Baylor is seeded third in the South Region, where No. 1 overall tournament seed Kentucky resides; Iowa State, making its first NCAA Tournament appearance since 2005, is seeded No. 8 in the South. Texas, making its 14th consecutive tournament appearance under coach Rick Barnes, is the No. 11 seed in the East region, where the top seed is Syracuse.
Kansas State, 21-10 on the year and the Big 12's fifth-place finisher, gets the ball rolling in the Big Dance, as far as Big 12 participants are concerned. The Wildcats tip off in one of the early games on Thursday from Pittsburgh, Pa. Their opponent is the Southern Mississippi Golden Eagles (25-8) out of Conference USA. The Golden Eagles are coached by former Iowa State coach Larry Eustachy, who made two NCAA Tournament appearances with the Cyclones.
The Wildcats' strength in the paint, on the boards and on defense should be enough to get them to the second round, but they will have their hands full with Southern Mississippi, which features balanced scoring and bench strength. K-State will need everything in coach Frank Martin's arsenal just to survive round one. As an eight/nine team in the NCAA Tournament, however, surviving your first game draws you the worst possible second-round matchup, a date with East Region No. 1 seed Syracuse. Unfortunately, that's where K-State's season will come to a heartbreaking end.
As the three seed in the South, Baylor will face 14th-seeded South Dakota State in its first-round matchup in Albuquerque, also on Thursday. The Jackrabbits are the champions of the Summit Conference. Both teams have identical 27-7 season records, although the level of competition in the Big 12 is unquestionably stronger. It may not mean anything, but Baylor's seven losses are all to Big 12 opponents. The Bears are a perfect 15-0 against foes outside of the Big 12.
Baylor should get beyond the first weekend, and if that reality plays out for the Bears, they are likely to find No. 2-seeded Duke waiting in the South Region semifinal round, followed by Kentucky, if they're that good and lucky.
The final game on Thursday involving a Big 12 team is another eight- and nine-seed matchup with Iowa State (22-10), the higher seed, going against defending national champion Connecticut (20-13) in Louisville, Ky. This will be an extremely tough challenge for the Cyclones. UConn is not as good this year as last, but they are definitely tournament tested, which will give the reigning champs a decided leg up on upstart Iowa State. No. 1 seed Kentucky awaits the winner on Saturday.
Back to the two signature teams from our area, Missouri (30-4) appears to have the best path to advance to the Final Four in New Orleans.

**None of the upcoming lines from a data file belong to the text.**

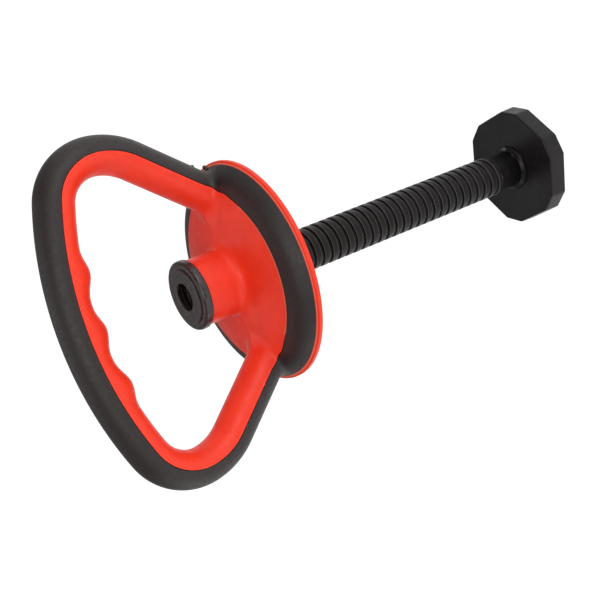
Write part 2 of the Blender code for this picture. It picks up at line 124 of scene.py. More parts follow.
def mesh_object(name, points, faces):
    """An object in metres from points in millimetres, with its faces pointing out."""
    mesh = bpy.data.meshes.new(name)
    mesh.from_pydata([(x * MM, y * MM, z * MM) for x, y, z in points], [], faces)
    shape = bmesh.new()
    shape.from_mesh(mesh)
    bmesh.ops.recalc_face_normals(shape, faces=shape.faces)
    shape.to_mesh(mesh)
    shape.free()
    made = bpy.data.objects.new(name, mesh)
    bpy.context.scene.collection.objects.link(made)
    return made


def combine(target, other, operation):
    """Applies a Boolean of the other object to the target, and removes the other."""
    step = target.modifiers.new("step", "BOOLEAN")
    step.object = other
    step.operation = operation
    step.solver = "MANIFOLD"
    graph = bpy.context.evaluated_depsgraph_get()
    mesh = bpy.data.meshes.new_from_object(target.evaluated_get(graph))
    target.modifiers.clear()
    target.data = mesh
    bpy.data.objects.remove(other, do_unlink=True)


def finished(target, look, body, slot, *nodes, sharp=32):
    """Gives a piece its shading, material and body, and hides the CAD nodes it stands for. Its slot is not
    used.
    """
    target.data.materials.clear()
    target.data.materials.append(look)
    target.data.shade_smooth()
    target.data.set_sharp_from_angle(angle=math.radians(sharp))
    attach(target, body)
    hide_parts(*nodes)


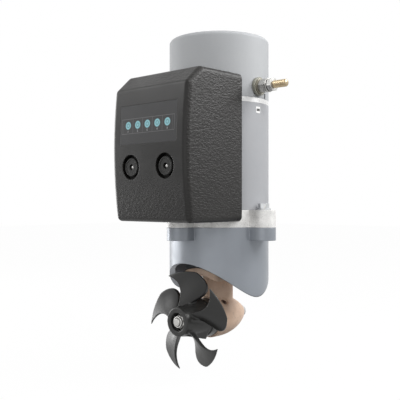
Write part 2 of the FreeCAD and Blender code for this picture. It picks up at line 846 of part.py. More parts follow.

Making the relatively safe assumption that the Tigers will get by opening-round opponent Norfolk State (25-9) on Friday in Omaha, they will face the winner of the 7-10 game between Florida (23-10) and Virginia (22-9) in the round of 32. If the seeds hold true, Mizzou would then go up against third-seeded Marquette and, most likely, Michigan State, in the West Region final.
Missouri is a very dangerous team in this tournament and extremely difficult to prepare for. The Tigers are unlike any other team in the field in that they are extremely quick and will more than make up for their lack of size and length with exceptional shooting and scoring proficiency. I would not be surprised to see Missouri shoot right through the first four rounds and be one of the four teams headed to New Orleans in a couple of weeks.
Kansas 27-6), on the other hand, has to be thinking about the rude treatment the Jayhawks have received from so-called mid-major opponents in tournaments of the recent past, and as a No. 1 seed. Barring a major upset, the Jayhawks should make it to the Elite 16 (I'd be shocked if they didn't), but I'm not at all comfortable picking Bill Self's guys to advance beyond the Elite Eight, if they even make it that far.
Kansas' likely opponent if they were to make it to the Midwest Region championship game would be Roy Williams' (yea, that guy) Tar Heels of North Carolina. ACC champion North Carolina may not be as good as previously advertised, especially given injuries to key personnel, but Kansas is also more vulnerable this season than in the past.
The final team carrying a Big 12 banner in the NCAA tourney is Texas (20-13), which drew Cincinnati (24-10) out of the Big East as its opening-game opponent. The Longhorns are a good but far from great team that will probably be one and done, but definitely won't make it to the Sweet Sixteen.
As much as I'd like to see two Big 12 teams in the Final Four for the first time since 2002 (Oklahoma and Kansas), I don't think that will happen. And if you're really a dreamer, how about the prospect of a Missouri-Kansas NCAA national championship final? It's certainly possible, but candidly not a high probability.
What a way that would be to end the longstanding Border War basketball series between these two bitter rivals. I don't think you could create a more ideal scenario for a series finale.